If the ward is under age 12 at the time the motion to reinstate parental rights is filed, the court may allow the motion upon a showing of good cause.

A motion to reinstate parental rights must be in writing and state the factual and legal grounds for the motion. If the motion states a prima facie case as to the facts that must be proved, the court shall hold a hearing on the merits of the motion.
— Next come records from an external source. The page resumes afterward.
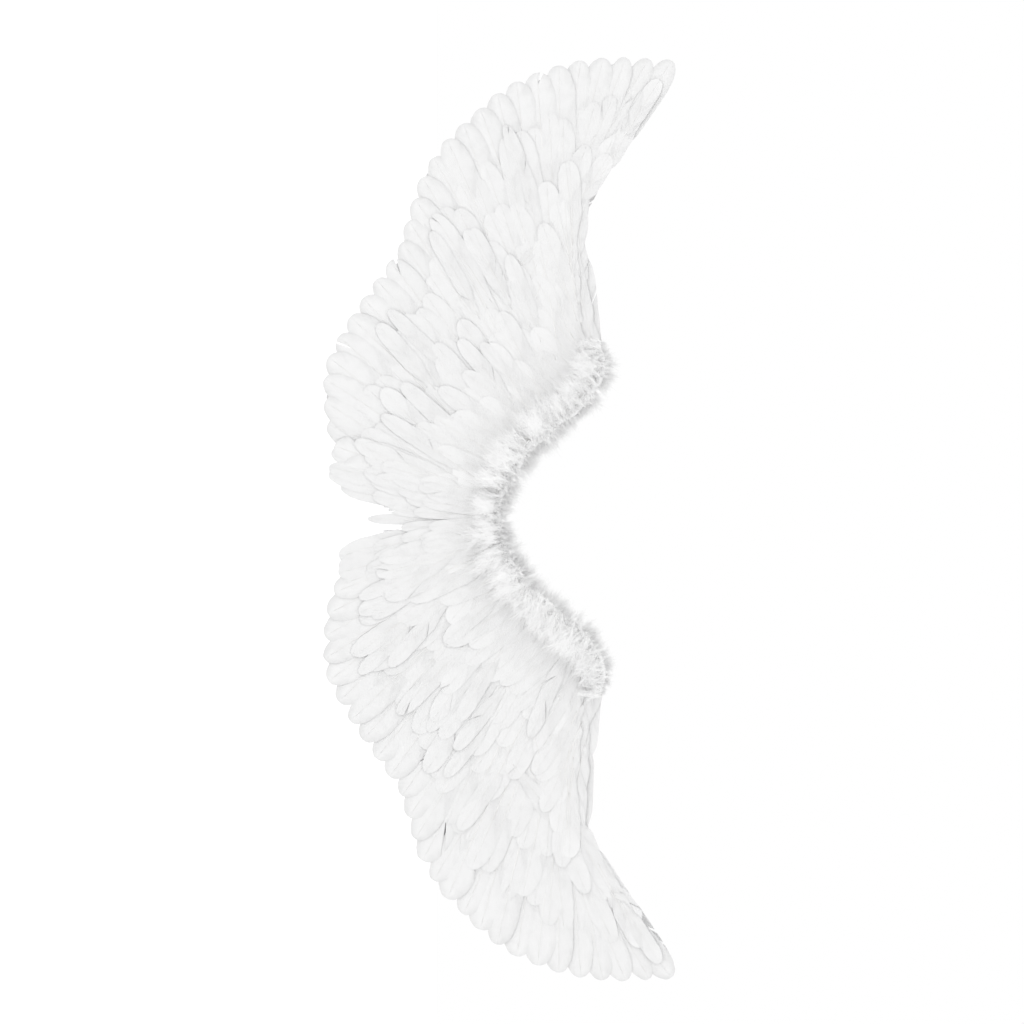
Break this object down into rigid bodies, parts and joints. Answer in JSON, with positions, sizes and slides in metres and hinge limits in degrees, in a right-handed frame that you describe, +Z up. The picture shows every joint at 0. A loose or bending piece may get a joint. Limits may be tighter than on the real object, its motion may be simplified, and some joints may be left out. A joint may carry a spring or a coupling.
{
  "type": "costume wings",
  "caption": "White feather costume wings with a marabou leading edge, hinged so each wing folds back, worn with two elastic arm loops.",
  "frame": {"origin": "middle of the pad face that rests on the wearer's back", "axes": "+Z up as worn, +Y out of the pad face towards the wearer, +X along the span towards the right-hand wing as seen from behind the wearer; the feathered display side faces -Y"},
  "size_m": [1.0048, 0.1285, 0.3848],
  "materials": {
    "feather": "soft white vane, faint silky sheen",
    "down": "fluffy white down",
    "felt": "matt pressed felt",
    "backing": "matt non-woven cloth",
    "binding_tape": "ribbed cotton tape",
    "elastic": "ribbed woven elastic",
    "gummed_tape": "matt cloth tape",
    "foam": "open-cell foam",
    "stiff_sheet": "matt board",
    "spine_plastic": "satin moulded plastic",
    "cap_plastic": "satin moulded plastic",
    "steel": "drawn wire",
    "rivet_steel": "polished rivet heads"
  },
  "bodies": {
    "harness": {"spine_plate": "spine_plastic", "left_hinge_rod": "steel", "right_hinge_rod": "steel", "rod_caps": "cap_plastic", "pad_back": "felt", "pad_foam": "foam", "pad_cover": "felt", "pad_binding": "binding_tape", "left_strap": "elastic", "right_strap": "elastic", "strap_rivets": "rivet_steel", "centre_feathers": "feather", "centre_trim": "down"},
    "left_wing": {"left_hinge_barrels": "steel", "left_frame_wire": "steel", "left_stay_wires": "steel", "left_wire_tapes": "gummed_tape", "left_base_panel": "stiff_sheet", "left_backing_cloth": "backing", "left_flight_feathers": "feather", "left_second_row_feathers": "feather", "left_third_row_feathers": "feather", "left_fourth_row_feathers": "feather", "left_fifth_row_feathers": "feather", "left_back_flight_feathers": "feather", "left_back_middle_feathers": "feather", "left_back_upper_feathers": "feather", "left_lead_edge_feathers": "feather", "left_trim": "down"},
    "right_wing": {"right_hinge_barrels": "steel", "right_frame_wire": "steel", "right_stay_wires": "steel", "right_wire_tapes": "gummed_tape", "right_base_panel": "stiff_sheet", "right_backing_cloth": "backing", "right_flight_feathers": "feather", "right_second_row_feathers": "feather", "right_third_row_feathers": "feather", "right_fourth_row_feathers": "feather", "right_fifth_row_feathers": "feather", "right_back_flight_feathers": "feather", "right_back_middle_feathers": "feather", "right_back_upper_feathers": "feather", "right_lead_edge_feathers": "feather", "right_trim": "down"}
  },
  "joints": [
    {"name": "left_fold", "type": "hinge", "parent": "harness", "child": "left_wing", "pos_m": [-0.016, -0.0173, 0.002], "axis": [0, 0, 1], "range_deg": [0, 85]},
    {"name": "right_fold", "type": "hinge", "parent": "harness", "child": "right_wing", "pos_m": [0.016, -0.0173, 0.002], "axis": [0, 0, -1], "range_deg": [0, 85]}
  ]
}
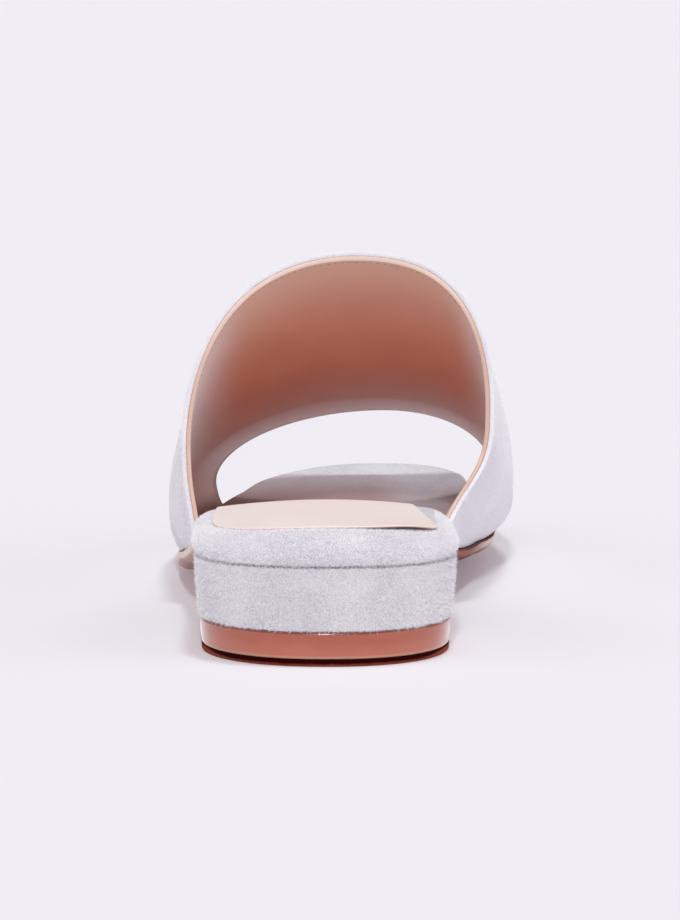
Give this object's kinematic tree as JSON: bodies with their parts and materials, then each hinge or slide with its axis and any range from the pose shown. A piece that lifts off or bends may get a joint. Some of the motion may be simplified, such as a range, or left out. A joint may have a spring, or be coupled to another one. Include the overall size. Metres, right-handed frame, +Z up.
{
  "type": "slide sandal",
  "caption": "Left slide sandal: one wide suede strap over the instep, open toe, padded footbed with a heel sock, leather sole and a low D-shaped block heel.",
  "frame": {"origin": "middle of the heel tip's underside, on the floor", "axes": "+Y to the toe, +X to the inner side of the foot, +Z up"},
  "size_m": [0.0931, 0.252, 0.0891],
  "materials": {
    "suede": "matt lilac-grey suede with a short nap",
    "lining_leather": "smooth matt peach lining leather",
    "stacked_leather": "polished red-brown leather",
    "sole_leather": "satin brown sole leather",
    "rubber": "dark matt rubber"
  },
  "bodies": {
    "root": {"heel_tip": "rubber", "top_lift": "stacked_leather", "heel_block": "suede", "outsole": "sole_leather", "footbed": "suede", "sock": "lining_leather", "upper": "suede"}
  },
  "joints": []
}
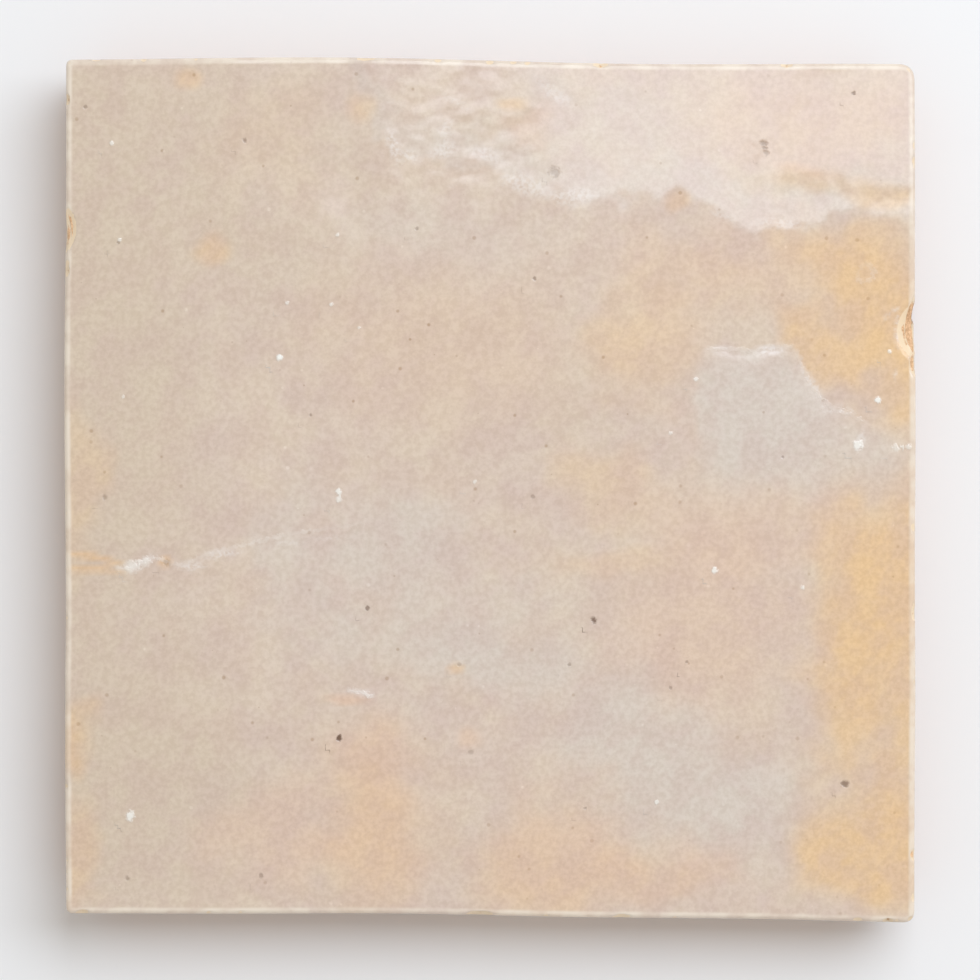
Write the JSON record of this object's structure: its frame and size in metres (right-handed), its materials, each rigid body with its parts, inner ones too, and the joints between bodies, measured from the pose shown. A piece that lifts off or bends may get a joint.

The court shall grant the motion if the moving party proves by clear and convincing evidence of the following:

  • The former parent's conduct and conditions that led to the termination of parental rights have been ameliorated and the former parent is presently fit.
  • The former parent wishes to have parental rights reinstated.
  • The ward consents to the reinstatement of parental rights.
  • Reinstatement of parental rights is in the ward's best interests.

In determining whether reinstatement of parental rights is in the ward's best interests, the court shall consider the following:

  • The ward's health, safety, permanency, age, maturity, and ability to express his or her preferences
  • The reasons that the former parent's parental rights were terminated
  • The former parent's stated reasons for wishing to have parental rights reinstated
  • The likely impact on the ward of the former parent's past abuse or neglect

If the court grants the motion to reinstate parental rights, the following must occur:

  • The court shall enter an order reinstating parental rights that shall restore all parental rights and duties of the former parent as to the ward.
  • The ward shall continue as a ward of the court for at least 6 months after entry of the order reinstating parental rights.
  • The court shall conduct a permanency hearing within 60 days after entering the order to reinstate parental rights.

An order reinstating parental rights does not vacate or otherwise affect the validity of the original judgment terminating the parental rights of the former parent except to the extent that the order reinstates parental rights.